Does the Renters' Rights Act 2025 affect my portfolio mortgage applications?+
Indirectly yes. The abolition of Section 21 and the transition to Periodic Assured Tenancies changes the risk profile of BTL investments — some lenders are reassessing their BTL criteria in response. More practically, the Section 13 rent increase procedure (once per 12 months, 2 months' notice) limits how quickly you can increase rent to meet rising mortgage costs, which may affect ICR calculations on refinance applications. Discuss your portfolio's compliance position and rent increase timeline with your broker before applying.

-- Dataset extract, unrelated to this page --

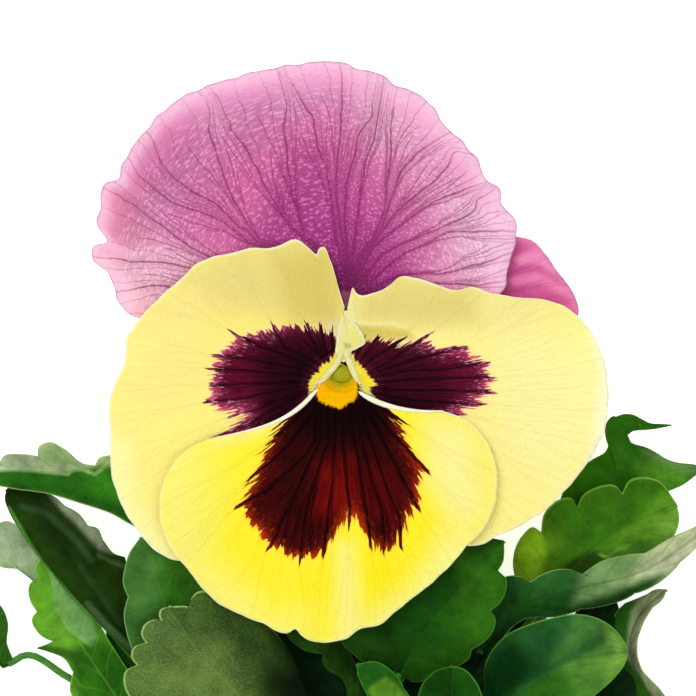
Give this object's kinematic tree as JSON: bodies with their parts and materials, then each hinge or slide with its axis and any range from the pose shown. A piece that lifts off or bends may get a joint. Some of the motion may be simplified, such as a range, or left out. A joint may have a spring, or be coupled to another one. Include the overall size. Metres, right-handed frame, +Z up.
{
  "type": "pansy flower",
  "caption": "Picked pansy lying face up, mauve above and yellow below with dark veined blotches, on a curved stalk with a short leafy shoot",
  "frame": {"origin": "centre of the bounding box at its base, on the table that the sprig lies on", "axes": "+Z up, out of the face of the bloom; +Y from the cut end of the shoot to the top of the bloom; +X to the right as the bloom is looked at"},
  "size_m": [0.1074, 0.1366, 0.0184],
  "materials": {
    "petal_rose": "soft satin petal, rose",
    "petal_mauve": "soft satin petal, mauve with dark veins",
    "petal_side": "soft satin petal, lemon with a purple blotch",
    "petal_lower": "soft satin petal, yellow with a dark red blotch",
    "calyx": "matt green",
    "pistil": "waxy yellow green",
    "stamens": "matt orange",
    "stem": "smooth green stem",
    "leaf_dark": "satin leaf, dark green",
    "leaf_mid": "satin leaf, green",
    "leaf_bright": "satin leaf, bright green",
    "leaf_downy": "downy leaf, grey green",
    "leaf_pale_back": "satin leaf, green with a pale back"
  },
  "bodies": {
    "root": {"petal_upper_right": "petal_rose", "petal_upper_left": "petal_mauve", "petal_side_right": "petal_side", "petal_side_left": "petal_side", "petal_lower": "petal_lower", "calyx": "calyx", "pistil": "pistil", "stamens": "stamens", "flower_stalk": "stem", "leafy_shoot": "stem", "leaf_far_left": "leaf_pale_back", "leaf_left_long": "leaf_dark", "leaf_left_low": "leaf_pale_back", "leaf_left_bright": "leaf_bright", "leaf_low_left": "leaf_mid", "leaf_mid_left": "leaf_mid", "leaf_front_left": "leaf_downy", "leaf_mid_dark": "leaf_dark", "leaf_front_right": "leaf_mid", "leaf_bud_bright": "leaf_bright", "leaf_bud_round": "leaf_mid", "leaf_oval": "leaf_dark", "leaf_right_long": "leaf_pale_back", "leaf_right_broad": "leaf_bright", "leaf_far_right": "leaf_mid", "leaf_right_narrow": "leaf_pale_back"}
  },
  "joints": []
}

What is the best way to increase my portfolio's borrowing capacity?+
The most effective approaches are: (1) improve rental yields on underperforming properties to increase the overall portfolio ICR; (2) remortgage high-rate legacy mortgages to lower rates, reducing the total stressed payment liability; (3) restructure into an SPV to access a separate borrowing pool; (4) switch to specialist lenders with higher property limits and more flexible stress test criteria; and (5) use top-slicing (personal income to top up portfolio shortfall) with lenders who permit it. Work with a specialist portfolio BTL broker to model which approach maximises capacity for your specific portfolio.
Do I need a business plan for every portfolio mortgage application?+
Not always — but specialist lenders increasingly expect it for larger portfolios. For a first portfolio application (4–6 properties), some lenders will accept a comprehensive schedule of assets without a narrative business plan. For portfolios of 10+ properties or total exposure exceeding £2m, a written business plan is standard practice. The plan does not need to be complex — a 1–2 page document covering your investment strategy, target geography and property type, management approach, and financial objectives is typically sufficient.